Considering they’re spread out across Canada with members in Montreal, Toronto, and Winnipeg, Ancient Teeth is a surprisingly functional band.

A supergroup of sorts, the anthemic guitar rock quartet combine their many years of writing and touring experience to create something fresh and memorable. Lead singer/guitarist Adrian Mottram (Sights & Sounds, Seas) began crafting songs for the band back in 2020, drawing on musical influences from Futures era Jimmy Eat World and 90s alt-rock band Hum, balancing loud and epic elements with a gentle and personal approach. 

The lyrics and music on Ancient Teeth’s debut album, Deathbed, are a cathartic outlet for Mottram. Celebrating the birth of a child juxtaposed with losing a loved one provided inspiration for new collaboration. “The sorrow of losing someone close to you, that was a tremendous influence and driving force behind the lyrics and feel of the songs,” Mottram tells RANGE. 

Fuzzed out guitars overtop a bed of atmospheric synths form a tapestry of epic sonic proportions. Songs such as “Close to you” and “All That You Are” standout as album highlights, but the whole album comes alive as it unfolds as one concise piece of music. Jahmeel Russell (Kittens, Actors, Kenmode) lends his signature bass sound to Mike Duffield’s (Beams) drumming to create a rhythmic heartbeat. Meanwhile, Chris Hughes (Moneen, Seas) and Mottram’s driving guitar work blends the best moments from 90s post punk/2000s indie.  

According to Mottram there are already plans for a second album, going into the studio to record with beloved Canadian rock and roll producer Ian Blurton (Change of Heart, C’mon). We had a chance to sit down with Mottram to ask him a few questions about bringing this cross-country recording project to life.  

How did Ancient Teeth become a band? 

We became a band when Darrin McGill (our audio engineer) took the photo of us outside of Union Sound Co. in Toronto as we loaded our equipment out after the Humanizer recording sessions on December 17, 2021. Before that, it was a growing project with Chris (Hughes) and myself to work out things happening in our lives. 

How would you describe your sound?

Heavy, melodic, and naturally flawed. It has nuances of all of our inspirations, and it is constantly changing. 

You guys are spread all over Canada; how does it all work with those vast geographical distances?

So far, it has not been complicated or a setback. When I booked the studio time to record Deathbed, Jahmeel was busy with his other band, Actors, so he laid all his bass parts in when he got home. Thankfully his schedule opened up, and we can finally have a project together that is growing beautifully. 

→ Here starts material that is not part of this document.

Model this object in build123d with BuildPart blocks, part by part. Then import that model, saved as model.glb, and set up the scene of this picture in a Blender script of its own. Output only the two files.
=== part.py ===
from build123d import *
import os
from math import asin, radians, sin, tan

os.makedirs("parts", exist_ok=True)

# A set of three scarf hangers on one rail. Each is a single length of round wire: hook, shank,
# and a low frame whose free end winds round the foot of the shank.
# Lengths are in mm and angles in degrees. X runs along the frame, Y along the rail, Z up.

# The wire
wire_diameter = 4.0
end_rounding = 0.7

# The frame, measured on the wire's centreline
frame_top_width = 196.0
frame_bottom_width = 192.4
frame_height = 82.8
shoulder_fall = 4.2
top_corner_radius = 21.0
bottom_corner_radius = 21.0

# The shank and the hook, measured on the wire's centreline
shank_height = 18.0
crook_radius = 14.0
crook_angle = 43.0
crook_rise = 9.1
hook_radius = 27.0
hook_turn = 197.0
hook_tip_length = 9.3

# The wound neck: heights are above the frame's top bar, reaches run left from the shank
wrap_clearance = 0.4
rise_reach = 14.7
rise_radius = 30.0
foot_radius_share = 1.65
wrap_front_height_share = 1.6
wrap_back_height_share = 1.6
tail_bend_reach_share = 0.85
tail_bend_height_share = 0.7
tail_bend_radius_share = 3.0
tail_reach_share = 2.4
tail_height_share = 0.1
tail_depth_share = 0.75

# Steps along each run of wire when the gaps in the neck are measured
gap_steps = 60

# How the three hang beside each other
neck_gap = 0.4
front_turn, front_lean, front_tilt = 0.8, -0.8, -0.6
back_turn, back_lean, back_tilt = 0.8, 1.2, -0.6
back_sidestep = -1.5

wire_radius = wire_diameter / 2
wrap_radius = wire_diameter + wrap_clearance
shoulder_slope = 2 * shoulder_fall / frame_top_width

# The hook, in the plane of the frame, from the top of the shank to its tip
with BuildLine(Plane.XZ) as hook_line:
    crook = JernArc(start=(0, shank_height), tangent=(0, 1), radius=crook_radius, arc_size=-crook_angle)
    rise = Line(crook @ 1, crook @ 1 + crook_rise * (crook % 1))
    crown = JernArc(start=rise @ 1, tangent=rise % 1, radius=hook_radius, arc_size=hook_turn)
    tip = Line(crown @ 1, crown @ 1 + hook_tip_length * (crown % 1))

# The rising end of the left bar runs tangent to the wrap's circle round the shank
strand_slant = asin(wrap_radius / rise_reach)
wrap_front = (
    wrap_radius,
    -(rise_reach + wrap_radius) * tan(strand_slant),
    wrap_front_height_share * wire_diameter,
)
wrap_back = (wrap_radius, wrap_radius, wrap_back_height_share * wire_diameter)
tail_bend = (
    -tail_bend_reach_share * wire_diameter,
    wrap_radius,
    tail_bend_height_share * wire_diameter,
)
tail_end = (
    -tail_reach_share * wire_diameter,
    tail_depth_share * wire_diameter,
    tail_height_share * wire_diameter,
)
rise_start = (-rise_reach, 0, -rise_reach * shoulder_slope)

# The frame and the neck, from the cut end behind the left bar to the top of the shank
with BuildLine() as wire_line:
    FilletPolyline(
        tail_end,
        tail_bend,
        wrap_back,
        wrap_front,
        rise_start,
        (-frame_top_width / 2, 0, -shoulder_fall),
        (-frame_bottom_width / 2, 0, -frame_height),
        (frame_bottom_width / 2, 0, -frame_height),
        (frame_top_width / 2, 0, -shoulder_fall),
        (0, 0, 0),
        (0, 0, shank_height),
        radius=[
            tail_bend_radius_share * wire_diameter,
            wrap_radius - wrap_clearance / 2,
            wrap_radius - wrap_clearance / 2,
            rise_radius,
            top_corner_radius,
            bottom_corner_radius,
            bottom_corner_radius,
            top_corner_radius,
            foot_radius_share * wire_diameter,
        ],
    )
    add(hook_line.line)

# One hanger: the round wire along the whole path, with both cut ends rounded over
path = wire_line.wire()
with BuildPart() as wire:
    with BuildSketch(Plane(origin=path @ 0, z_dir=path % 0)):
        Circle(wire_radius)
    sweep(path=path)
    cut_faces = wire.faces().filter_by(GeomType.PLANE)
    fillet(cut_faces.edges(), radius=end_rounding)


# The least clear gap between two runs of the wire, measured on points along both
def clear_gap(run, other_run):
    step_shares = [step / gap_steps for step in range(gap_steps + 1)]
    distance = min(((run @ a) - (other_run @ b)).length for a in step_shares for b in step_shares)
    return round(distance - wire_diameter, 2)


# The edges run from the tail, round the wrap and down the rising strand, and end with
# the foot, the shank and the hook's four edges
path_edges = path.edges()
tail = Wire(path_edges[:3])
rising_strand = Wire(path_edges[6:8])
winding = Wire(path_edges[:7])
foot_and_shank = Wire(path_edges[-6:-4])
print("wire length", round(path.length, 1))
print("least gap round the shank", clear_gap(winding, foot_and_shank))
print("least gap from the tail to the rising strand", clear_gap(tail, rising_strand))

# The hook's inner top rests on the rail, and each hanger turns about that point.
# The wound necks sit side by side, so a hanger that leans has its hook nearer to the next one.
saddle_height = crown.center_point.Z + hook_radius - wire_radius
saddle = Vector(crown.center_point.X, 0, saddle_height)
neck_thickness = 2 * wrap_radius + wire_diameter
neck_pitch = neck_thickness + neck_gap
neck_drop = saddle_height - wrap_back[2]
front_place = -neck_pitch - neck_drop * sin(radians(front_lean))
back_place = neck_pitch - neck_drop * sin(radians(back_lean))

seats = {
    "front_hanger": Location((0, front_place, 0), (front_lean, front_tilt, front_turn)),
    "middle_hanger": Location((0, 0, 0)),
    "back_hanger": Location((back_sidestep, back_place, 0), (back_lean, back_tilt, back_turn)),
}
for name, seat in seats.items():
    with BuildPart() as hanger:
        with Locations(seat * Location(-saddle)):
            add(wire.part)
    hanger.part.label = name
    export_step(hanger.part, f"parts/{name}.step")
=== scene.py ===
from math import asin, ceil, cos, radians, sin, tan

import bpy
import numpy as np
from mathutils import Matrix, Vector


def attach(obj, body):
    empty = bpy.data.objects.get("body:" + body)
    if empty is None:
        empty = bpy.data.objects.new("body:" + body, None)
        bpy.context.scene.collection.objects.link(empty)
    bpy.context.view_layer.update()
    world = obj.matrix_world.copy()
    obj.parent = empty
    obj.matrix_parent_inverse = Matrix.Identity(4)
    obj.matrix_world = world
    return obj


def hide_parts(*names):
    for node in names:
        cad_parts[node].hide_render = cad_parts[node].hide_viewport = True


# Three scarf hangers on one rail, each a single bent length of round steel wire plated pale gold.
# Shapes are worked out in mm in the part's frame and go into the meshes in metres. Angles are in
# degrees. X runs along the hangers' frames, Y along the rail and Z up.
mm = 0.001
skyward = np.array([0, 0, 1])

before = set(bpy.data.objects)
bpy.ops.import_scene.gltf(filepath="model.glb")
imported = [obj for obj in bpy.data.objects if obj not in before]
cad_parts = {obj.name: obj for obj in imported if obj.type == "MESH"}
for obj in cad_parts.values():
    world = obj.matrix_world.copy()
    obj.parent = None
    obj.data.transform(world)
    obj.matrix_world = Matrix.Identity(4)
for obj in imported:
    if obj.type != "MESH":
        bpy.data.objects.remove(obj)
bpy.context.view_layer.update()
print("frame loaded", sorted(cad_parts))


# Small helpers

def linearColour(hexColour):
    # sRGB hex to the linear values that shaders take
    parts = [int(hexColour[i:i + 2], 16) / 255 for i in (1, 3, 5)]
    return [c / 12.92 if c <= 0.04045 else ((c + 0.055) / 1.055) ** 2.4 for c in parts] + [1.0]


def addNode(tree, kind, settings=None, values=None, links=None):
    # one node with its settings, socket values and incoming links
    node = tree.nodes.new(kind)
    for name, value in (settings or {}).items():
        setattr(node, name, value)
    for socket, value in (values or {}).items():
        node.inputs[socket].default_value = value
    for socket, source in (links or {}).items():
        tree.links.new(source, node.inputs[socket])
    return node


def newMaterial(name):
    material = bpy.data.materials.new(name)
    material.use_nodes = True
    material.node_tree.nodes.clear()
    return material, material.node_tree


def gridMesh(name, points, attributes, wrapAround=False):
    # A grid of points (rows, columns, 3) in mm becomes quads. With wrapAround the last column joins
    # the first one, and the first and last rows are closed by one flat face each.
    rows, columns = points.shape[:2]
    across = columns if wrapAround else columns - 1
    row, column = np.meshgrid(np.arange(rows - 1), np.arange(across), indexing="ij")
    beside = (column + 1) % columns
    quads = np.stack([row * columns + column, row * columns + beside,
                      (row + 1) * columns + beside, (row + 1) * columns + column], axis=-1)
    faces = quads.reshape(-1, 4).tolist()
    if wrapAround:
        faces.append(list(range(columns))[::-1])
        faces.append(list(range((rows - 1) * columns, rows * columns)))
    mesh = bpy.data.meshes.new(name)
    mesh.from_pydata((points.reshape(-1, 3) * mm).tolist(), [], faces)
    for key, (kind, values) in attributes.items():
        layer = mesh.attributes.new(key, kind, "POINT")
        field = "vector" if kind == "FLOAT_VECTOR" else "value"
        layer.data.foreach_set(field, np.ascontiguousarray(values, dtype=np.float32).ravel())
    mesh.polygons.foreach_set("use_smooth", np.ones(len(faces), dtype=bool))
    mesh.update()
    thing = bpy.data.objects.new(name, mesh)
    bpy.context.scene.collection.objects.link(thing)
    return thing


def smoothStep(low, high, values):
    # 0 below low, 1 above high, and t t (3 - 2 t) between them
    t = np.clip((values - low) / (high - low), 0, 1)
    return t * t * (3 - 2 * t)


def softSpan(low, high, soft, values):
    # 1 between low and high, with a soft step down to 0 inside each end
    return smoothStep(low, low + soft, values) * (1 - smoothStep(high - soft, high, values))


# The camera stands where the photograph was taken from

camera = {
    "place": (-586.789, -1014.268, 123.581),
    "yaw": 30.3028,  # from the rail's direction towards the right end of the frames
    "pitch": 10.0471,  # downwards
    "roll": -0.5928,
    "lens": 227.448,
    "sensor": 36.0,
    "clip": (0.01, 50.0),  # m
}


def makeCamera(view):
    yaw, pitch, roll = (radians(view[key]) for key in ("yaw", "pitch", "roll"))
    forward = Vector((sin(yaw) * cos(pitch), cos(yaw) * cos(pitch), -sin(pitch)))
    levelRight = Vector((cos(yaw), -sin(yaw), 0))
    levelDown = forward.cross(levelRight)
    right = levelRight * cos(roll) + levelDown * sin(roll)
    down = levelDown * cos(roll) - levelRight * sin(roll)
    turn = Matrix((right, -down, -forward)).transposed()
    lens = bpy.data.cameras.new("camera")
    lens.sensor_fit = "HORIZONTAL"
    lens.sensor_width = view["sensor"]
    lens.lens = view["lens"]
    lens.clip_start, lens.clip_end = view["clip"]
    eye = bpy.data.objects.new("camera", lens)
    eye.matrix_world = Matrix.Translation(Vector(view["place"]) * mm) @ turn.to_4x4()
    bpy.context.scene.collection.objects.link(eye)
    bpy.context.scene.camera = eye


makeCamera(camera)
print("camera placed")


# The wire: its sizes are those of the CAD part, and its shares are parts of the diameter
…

When Chris and I were playing in Seas together we adopted this functional operation where he would reach out to a bunch of people in our close network when we had shows, and whoever was available would show up and play. Sometimes we would have two drummers, three guitars and two bass players. Sometimes it was just Chris and a drum machine. I believe it’s a healthy model. Therefore there is less pressure than the conventional model of ride-or-die stress. These guys seem way into it, and I couldn’t have gotten here without them. They’re all pros, and their support is breathtaking.

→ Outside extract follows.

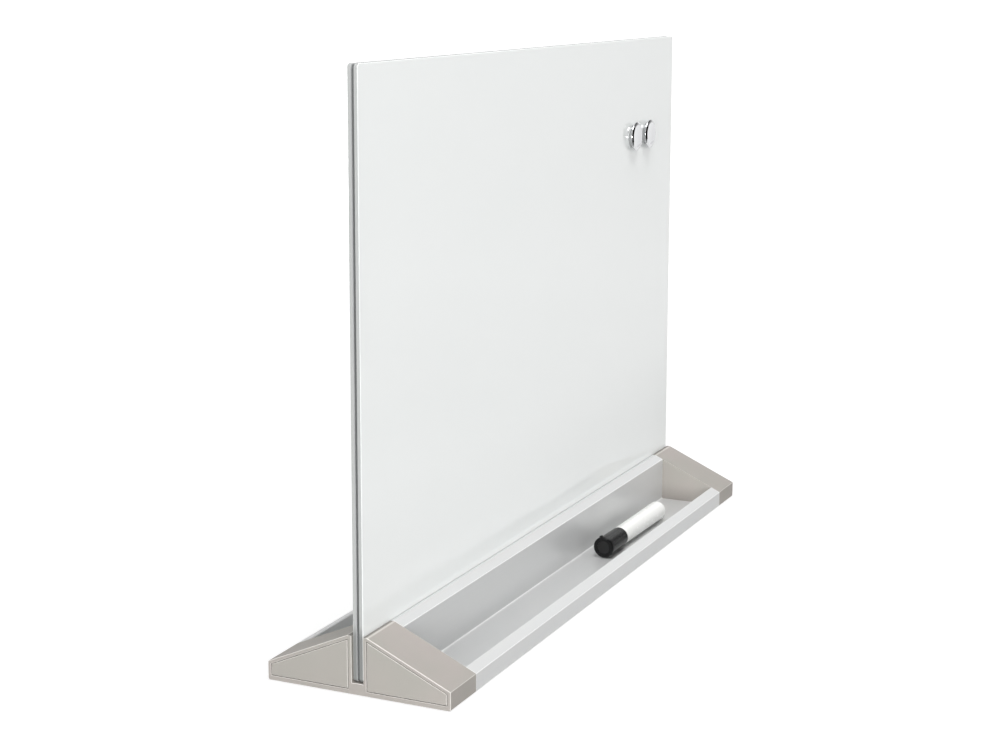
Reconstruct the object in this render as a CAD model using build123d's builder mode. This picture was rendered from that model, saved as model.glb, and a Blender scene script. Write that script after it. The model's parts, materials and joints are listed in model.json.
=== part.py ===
from build123d import *
import os
from math import asin, atan2, cos, sin

# Double-sided glass desk whiteboard in a pen-tray base, with two magnets and a capped marker.
# Millimetres. X runs along the board, the front faces -Y and Z is up. The origin is on the desk,
# under the middle of the base.

os.makedirs("parts", exist_ok=True)

# ---------------------------------------------------------------- driving dimensions

# Glass board
board_length = 594.0
board_height = 420.0
glass_thickness = 3.2
bond_thickness = 0.4
steel_thickness = 0.7
core_inset = 2.0  # the steel and its films stop short of the glass edge
glass_corner_radius = 3.0
glass_arris = 0.4

# Base, outside
base_length = 597.0
base_depth = 142.0
cap_width = 39.3
peak_height = 42.3  # desk to the top of the base, beside the board
edge_height = 14.0  # desk to the top of the outer edge
foot_proud = 0.4
bottom_chamfer = 1.0
peak_land = 3.1  # level strip beside the slot
slot_width = 9.0
slot_floor_height = 8.8
board_seat_gap = 0.2  # the caps' slot floor stays clear of the glass

# Base section
ledge_reach = 14.8  # board's middle plane to the trough's upright wall
lip_width = 8.8
tray_floor = 1.2
section_wall = 2.0
crown_wall = 2.2
channel_web = 2.0
setting_block_height = 2.6
ridge_radius = 0.6
ledge_radius = 0.8
lip_radius = 0.8
trough_radius = 1.2
slot_edge_radius = 0.8

# Screw ports, screws and locating spigots
port_reach = 12.0
port_height = 24.0
port_radius = 1.5
port_wall = 1.2
screw_radius = 1.45
screw_bite = 12.0
screw_head_radius = 2.7
screw_head_height = 1.9
screw_head_chamfer = 0.6
driver_slot_width = 0.8
driver_slot_depth = 0.9
screw_hole_clearance = 0.25
spigot_length = 6.0
spigot_clearance = 0.3
spigot_port_gap = 2.0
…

What is the origin of your band name?

I saw a video on Instagram of an alligator biting a pumpkin, and I thought to myself wow, look at those Ancient Teeth. I messaged the guys and said how about Ancient Teeth and they all said yes. So there you go.

Got any dentist horror stories that you care to share? 

One time I cracked my molar on an olive pit and went to a dentist on Queen Street in Toronto. The nurse declared I might need a root canal, my body was shocked, and she started gassing me. They accidentally administered too much gas, and I was in paralysis for a little longer than expected.

What are some bands that you have been listening to lately that influence you creatively?

Skeletress is Chris Hughes’ other project. He wrote, engineered, and mixed a fantastic album last year. I listened to it almost every day until I reconnected with Andrew  from Comeback Kid and got his latest record, Heavy Steps, and listened to that until we started mixing Ancient Teeth. I’ve been up my ass with that until the new Pillars of a Twisted City came out, which is always so incredibly raw and brutal. I would love to be able to produce their next record and get a studio full of all the right tools to document their music.

What was it like to work with James Trechker and Ryan Dahle for your mixing and mastering?

The mixing process was terrific. At a certain point in 2021, Chris and I had started moving so quickly completing the second record, that in order to keep up with the inspiration, we needed somebody to take what we had done and finish it. I met James through digging into the last Hum record. I had approached both Tim Lashes and James at the same time to work on this, and James and I just clicked immediately. He knew exactly what was to be done and delivered. And as soon as we finished mixing Deathbed, he went right into mixing Humanizer. Ryan was a great touch as well. He has such a refined sound and studio for this type of music, and it was nice to have these songs pass through his ears. 

What was the lyrical songwriting process like for this recording?

You know, it was written in tandem with the music. I would sing a melody as I was writing the music, then retrace my steps listening to the voice memos trying to uncover what I was saying. Most of the time with the writing, all the phrasing is there, and I slowly bring each word into focus to find out what I’m trying to say. There was one song, “A Way Out,” that just wouldn’t come together, so Ryan Dahle introduced me to Jordy Birch (Pure) to help nudge me forward. That was a fantastic experience as well. And he has been a part of both records passively. Regarding the content, my wife and I endured some extreme life events, and I had to make this record of being able to process it all healthily. I am very proud of it.

What are your plans for 2023 once the album drops? 

We have some full band shows lined up for the spring. We have made a game plan for a third record, which I have written that I want to record. Chris and I have been talking about a concept for a fourth record. Playing shows and recording is just what we will be up to indefinitely.